ECLI:NL:CRVB:2015:2175
Centrale Raad van Beroep
- Hoger beroep
- B.J. van de Griend
- W.J.A.M. van Brussel
- G.P.A.M. Garvelink-Jonkers
- Rechtspraak.nl
Intrekking van Wsw-indicatie en de gevolgen voor de arbeidspositie van appellante
In deze zaak heeft de Centrale Raad van Beroep op 2 juli 2015 uitspraak gedaan in hoger beroep tegen een eerdere uitspraak van de rechtbank Oost-Brabant. Appellante, die sinds 1998 werkzaam was onder de Wet sociale werkvoorziening (Wsw), had haar Wsw-indicatie zien intrekken door het college van burgemeester en wethouders van 's-Hertogenbosch.
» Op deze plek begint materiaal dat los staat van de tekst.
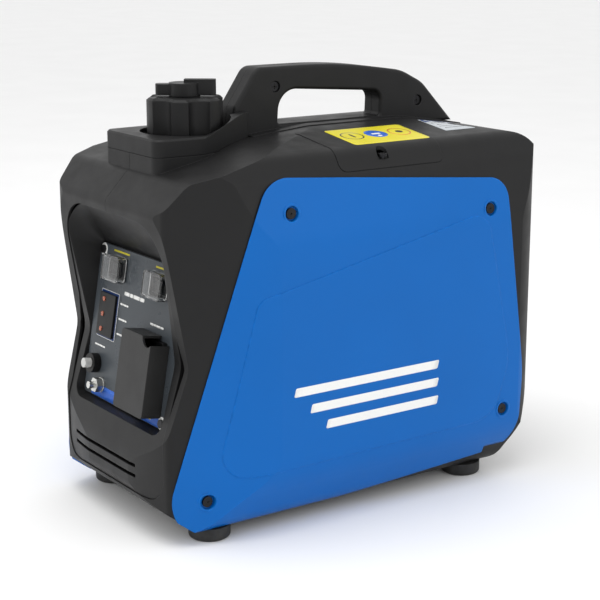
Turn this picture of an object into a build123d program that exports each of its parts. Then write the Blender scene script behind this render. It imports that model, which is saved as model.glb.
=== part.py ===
from build123d import *
from functools import cache
from math import atan2, cos, hypot, pi, radians, sin, tan
import os

# Portable inverter generator in a suitcase body, in millimetres.
# Front (control panel) faces -Y, right side faces +X, the feet stand on Z = 0.

# ---------------------------------------------------------------- overall sizes
LENGTH = 390.0  # front of the chin to the tip of the exhaust outlet
WIDTH = 240.0  # over the two side covers
HEIGHT = 373.0  # floor to the top of the handle
FOOT_HEIGHT = 10.0
HANDLE_RISE = 51.0  # top of the handle above the roof
COVER_PROUD = 2.0  # side covers stand this far out of the shells
COVER_LEAN = 0.7  # the cover's outline moves back this much for each millimetre inwards
COVER_DROP = 0.3
COVER_CLEAR = 1.5  # covers stay this far above the belly
COVER_TAIL = 60.0  # covers stop wrapping under the body this far from the back
COVER_FIELD = 0.6  # of which the raised field of the cover takes this much
OUTLET_PROUD = 5.0  # exhaust outlet stands this far out of the back

# ---------------------------------------------------------------- walls and fits
WALL = 2.5  # moulded shells
TRIM_WALL = 3.0  # fascia, grille, deck
SEAM = 0.3  # gap between mouldings that meet
FIT = 0.3  # gap round a piece that drops in
RUN = 0.3  # gap between pieces that turn or slide
PIN_RUN = 0.05  # radial gap round a shaft or pin
SPARE = 0.7  # plan outline outside the other two, so that no two faces coincide

# ---------------------------------------------------------------- body landmarks
WAIST_Z = 148.0  # where the front is pinched in
WAIST_DEPTH = 25.0
BROW_Z = 272.0  # front ridge of the hood
BROW_DEPTH = 5.0
CHIN_Z = 65.0
REAR_CORNER = 38.0  # plan radius of the back corners
FRONT_TAPER = 28.0  # front corners stand this far in from the sides
OPENING_HALF = 83.0  # front opening that the fascia fills
OPENING_LOW = 36.0
OPENING_HIGH = 263.0
OPENING_CORNER = 38.0

# ---------------------------------------------------------------- openings in the casing
GRILLE_HALF = 70.0
GRILLE_MARGIN = 80.0  # from the belly and from the roof
GRILLE_PITCH = 13.0
GRILLE_SLOT = 6.0
HATCH_FRONT = -33.0
HATCH_REAR = 76.0
HATCH_DROP = 27.0  # lower edge below the roof

# ---------------------------------------------------------------- control panel
PANEL_WIDTH = 143.0
PANEL_HEIGHT = 132.0
PANEL_THICK = 3.0
PANEL_TILT = 9.8  # top leans back
PANEL_Z = 157.5
PANEL_SETBACK = 27.7  # centre of its face behind the chin
SWITCH_WIDTH = 29.0
SWITCH_HEIGHT = 20.5
BOOT_DEPTH = 7.5
PIVOT_RADIUS = 1.2
SWITCH_PLACES = {"engine": (-37.0, 48.5), "economy": (34.0, 47.0)}
OUTLET_WIDTH = 48.0
OUTLET_HEIGHT = 66.0
OUTLET_DEPTH = 18.0
OUTLET_PLACE = (37.0, -25.0)
HINGE_RADIUS = 1.6
HINGE_GAP = 0.6  # between the hinge barrel and the cover's wall
HINGE_PIN = 0.8
HINGE_LIFT = 2.2
BREAKER_RADIUS = 8.5
BREAKER_PLACE = (-55.0, -38.0)
INDICATOR_SIZE = (27.0, 37.0, 2.5)
INDICATOR_PLACE = (-45.5, 6.5)
GROUND_PLACE = (-42.0, -54.5)
PANEL_SCREW_PLACES = ((-66.0, 60.5), (63.5, -61.0))

# ---------------------------------------------------------------- fuel system
CAP_SETBACK = 82.0  # filler axis behind the chin
NECK_RADIUS = 20.0
NECK_WALL = 3.0
CAP_RADIUS = 32.0
CAP_TOP = 30.0  # above the roof
WELL_GAP = 6.0
CAP_LOBES = 6
SCOOP_RADIUS = 10.5
LOBE_TURN = -38.0  # where the first lobe points
LEVER_TURN = 52.0  # where the long wing of the vent lever points
DECK_RISE = 2.0  # deck above the roof
DECK_DEPTH = 14.5
SADDLE_RISE = 14.0  # rim behind the cap, above the deck
COLLAR_HALF = 45.0
COLLAR_TAIL = 20.0
TANK_HALF = 78.0
TANK_HEIGHT = 78.0

# ---------------------------------------------------------------- handle
HANDLE_HALF = 12.5
HANDLE_BASE_HALF = 24.0
HANDLE_FRONT = -62.0
HANDLE_BACK = 166.0
GRIP_THICK = 24.0
HANDLE_ROUND = 3.0

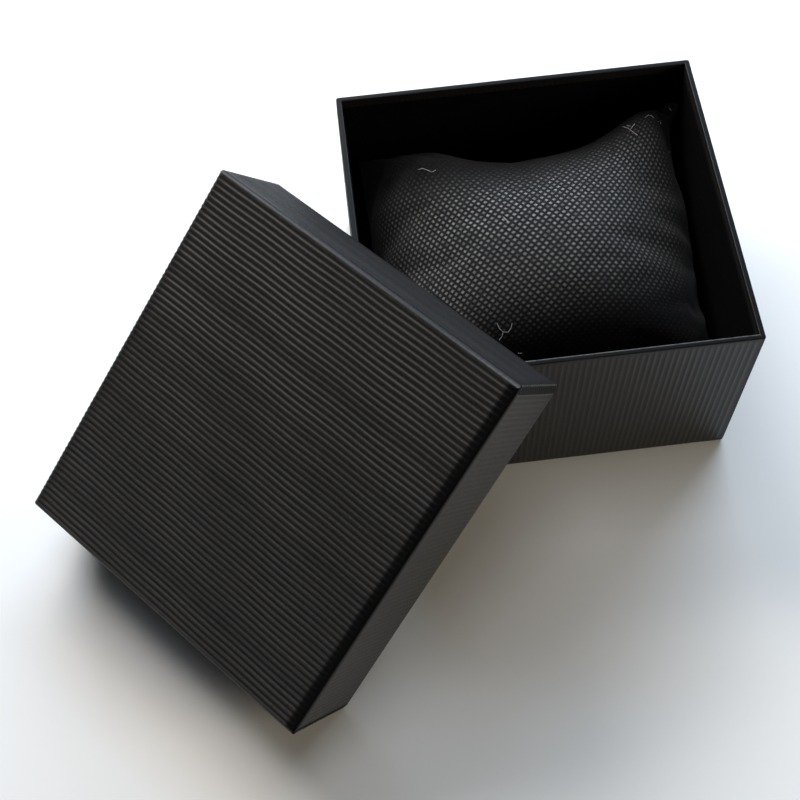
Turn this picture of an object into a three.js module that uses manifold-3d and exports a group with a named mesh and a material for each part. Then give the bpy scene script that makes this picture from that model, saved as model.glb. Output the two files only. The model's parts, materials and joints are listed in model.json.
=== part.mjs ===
// A small cardboard watch box, built as a set-up box is built: two greyboard boxes, tray and lid,
// with taped corners, wrapped in ribbed black paper and lined with smooth black paper.
// The lid leans on the front left corner of the tray, and a padded pillow lies in the tray.
// Millimetres, +Z up. The origin is the middle of the tray's underside, +X runs to the right
// along its front wall and +Y to its back wall.
import * as THREE from "three";
import { mergeVertices } from "three/addons/utils/BufferGeometryUtils.js";
import Module from "manifold-3d";

// Outer size of the tray, and of the lid that slides over it.
const TRAY_WIDTH = 82;
const TRAY_DEPTH = 75;
const TRAY_HEIGHT = 48.5;
const LID_HEIGHT = 23.5;
const LID_CLEARANCE = 0.24;

// The layers of a wall, from the outside in.
const RIB_HEIGHT = 0.12;
const PAPER = 0.13;
const GLUE = 0.05;
const STAY_THICKNESS = 0.08;
const BOARD = 0.8;
const LINING = 0.1;

// Ribs of the paper, and the bands beside an edge where folding has pressed them flat.
const RIB_PITCH = 1.3;
const RIM_BAND = 1.2;
const CORNER_BAND = 1.8;

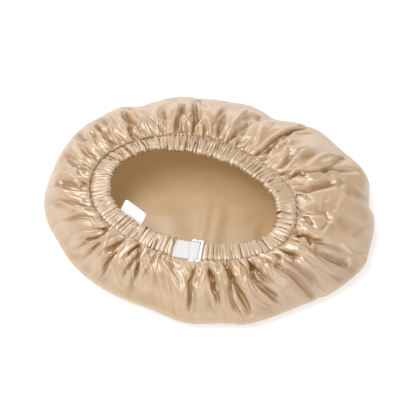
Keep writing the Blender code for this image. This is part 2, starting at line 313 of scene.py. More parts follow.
@dataclass(frozen=True)
class ElasticFinish:
    """White knitted elastic: fine ribs along the band and a fainter grid across it."""

    name: str = "white_woven_elastic"
    colour: Colour = Colour(0.66, 0.655, 0.65)
    shade: Colour = Colour(0.55, 0.545, 0.54)
    rib: float = 0.9 * MM

    def make(self) -> bpy.types.Material:
        """Builds the material."""
        s = Shading(self.name, Specular_IOR_Level=0.25, Sheen_Weight=0.2)
        across = (s.along("across") / self.rib * (2 * math.pi)).sine().ramp(-1.0, 1.0)
        along = (s.along("run") / (self.rib * 0.9) * (2 * math.pi)).sine().ramp(-1.0, 1.0)
        knit = across * 0.6 + along * 0.4
        fuzz = s.noise(s.place(), 1800.0, 2.0)
        s.feed("Base Color", s.blend(knit, self.shade, self.colour))
        s.feed("Roughness", fuzz.ramp(0.2, 0.8, 0.62, 0.8))
        s.bump(knit * 0.8 + fuzz * 0.2, 0.12 * MM, 0.7)
        return s.material


@dataclass(frozen=True)
class MouldedFinish:
    """White moulded plastic with a slight orange peel."""

    name: str = "white_moulded_plastic"
    colour: Colour = Colour(0.86, 0.85, 0.84)
    dusty: Colour = Colour(0.80, 0.78, 0.76)

    def make(self) -> bpy.types.Material:
        """Builds the material."""
        s = Shading(self.name, Specular_IOR_Level=0.5)
        where = s.place()
        peel = s.noise(where, 1200.0, 1.0)
        wear = s.noise(where, 160.0, 3.0)
        s.feed("Base Color", s.blend(wear.ramp(0.45, 0.75), self.colour, self.dusty))
        s.feed("Roughness", wear.ramp(0.3, 0.7, 0.22, 0.34))
        s.bump(peel, 0.02 * MM, 0.4)
        return s.material


@dataclass(frozen=True)
class RibbonFinish:
    """The label's white taffeta ribbon: a fine crosswise rib."""

    name: str = "white_taffeta_ribbon"
    colour: Colour = Colour(0.82, 0.80, 0.795)
    shade: Colour = Colour(0.72, 0.70, 0.695)
    rib: float = 0.5 * MM

    def make(self) -> bpy.types.Material:
        """Builds the material."""
        s = Shading(self.name, Specular_IOR_Level=0.4, Sheen_Weight=0.15)
        warp = (s.along("run") / self.rib * (2 * math.pi)).sine().ramp(-1.0, 1.0)
        weft = (s.along("across") / self.rib * (2 * math.pi)).sine().ramp(-1.0, 1.0)
        weave = warp * 0.7 + weft * 0.3
        fuzz = s.noise(s.place(), 1500.0, 2.0)
        s.feed("Base Color", s.blend(weave, self.shade, self.colour))
        s.feed("Roughness", fuzz.ramp(0.2, 0.8, 0.45, 0.6))
        s.bump(weave, 0.05 * MM, 0.6)
        return s.material


class Finish(Enum):
    """The bonnet's finishes."""

    SATIN = SatinFinish()
    ELASTIC = ElasticFinish()
    PLASTIC = MouldedFinish()
    RIBBON = RibbonFinish()

    def material(self) -> bpy.types.Material:
        """The finish's material, made once."""
        made = bpy.data.materials.get(self.value.name)
        return made or self.value.make()


# ----------------------------------------------------------------------------------------------------
# Curves that go round the opening


def smooth(t: np.ndarray | float) -> np.ndarray:
    """0 below 0, 1 above 1, and an easy turn between."""
    t = np.clip(t, 0.0, 1.0)
    return t * t * (3 - 2 * t)


def turn_from(start: np.ndarray | float, angle: np.ndarray | float) -> np.ndarray | float:
    """The turn from one angle to another, from -180 to 180 degrees."""
    return (angle - start + 180) % 360 - 180


def round_angles(count: int) -> np.ndarray:
    """Angles spread evenly once round, in degrees."""
    return np.arange(count) / count * 360


def travelled(lengths: np.ndarray) -> np.ndarray:
    """How far along a line its points lie, given the lengths between them."""
    return np.concatenate([[0.0], np.cumsum(lengths)])


def spans_down(points: np.ndarray) -> np.ndarray:
    """The distances from each row's points to the next row's."""
    return np.linalg.norm(np.diff(points, axis=0), axis=-1)


def spans_around(points: np.ndarray) -> np.ndarray:
    """The distances from each point to the next one in its row, which closes on itself."""
    return np.linalg.norm(np.roll(points, -1, 1) - points, axis=-1)


def spline(a: np.ndarray, b: np.ndarray, c: np.ndarray, d: np.ndarray, t: np.ndarray) -> np.ndarray:
    """A smooth curve's places from b to c, at shares t of the way, with a before them and d after."""
    return 0.5 * (
        2 * b + (c - a) * t + (2 * a - 5 * b + 4 * c - d) * t**2 + (3 * b - a - 3 * c + d) * t**3
    )


class RoundCurve:
    """A smooth curve through values given at angles that go once round."""

    def __init__(self, rows: Sequence[tuple[float, float]]) -> None:
        """Takes (angle in degrees, value) rows in order."""
        self.angles = np.array([row[0] for row in rows], float)
        self.values = np.array([row[1] for row in rows], float)

    def __call__(self, angle_deg: np.ndarray | float) -> np.ndarray:
        """The value at any angle."""
        angle = np.asarray(angle_deg, float) % 360
        count = len(self.angles)
        after = np.searchsorted(self.angles, angle, side="right") % count
        start = (after - 1) % count
        span = (self.angles[after] - self.angles[start]) % 360
        t = (angle - self.angles[start]) % 360 / span
        y0, y1 = self.values[start], self.values[after]
        slope0 = (y1 - self.values[(start - 1) % count]) / 2
        slope1 = (self.values[(after + 1) % count] - y0) / 2
        return (
            (2 * t**3 - 3 * t**2 + 1) * y0
            + (t**3 - 2 * t**2 + t) * slope0
            + (3 * t**2 - 2 * t**3) * y1
            + (t**3 - t**2) * slope1
        )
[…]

De intrekking vond plaats omdat appellante niet bereid was een Wsw-dienstbetrekking te aanvaarden, wat volgens het college een voorwaarde was voor het behoud van de indicatie.
De rechtbank had het beroep van appellante tegen het besluit van het college ongegrond verklaard. In hoger beroep voerde appellante aan dat zij wel bereid was om een dienstbetrekking te aanvaarden, maar het college stelde dat er geen alternatieven waren voor haar om in een Wsw-dienstverband te werken. De Raad oordeelde dat appellante geen procesbelang meer had, omdat door de invoering van de Participatiewet per 1 januari 2015 de voorwaarden voor een Wsw-dienstbetrekking waren gewijzigd. Appellante voldeed niet meer aan de vereisten die gesteld werden in de Wsw.
De Raad concludeerde dat het college terecht de Wsw-indicatie had ingetrokken, omdat appellante niet beschikbaar was voor een dienstbetrekking. De Raad bevestigde dat de intrekking van de indicatie op basis van de wetgeving correct was en dat er geen grond was voor een schadevergoeding of proceskostenveroordeling. De uitspraak van de rechtbank werd bevestigd, en het hoger beroep van appellante werd afgewezen.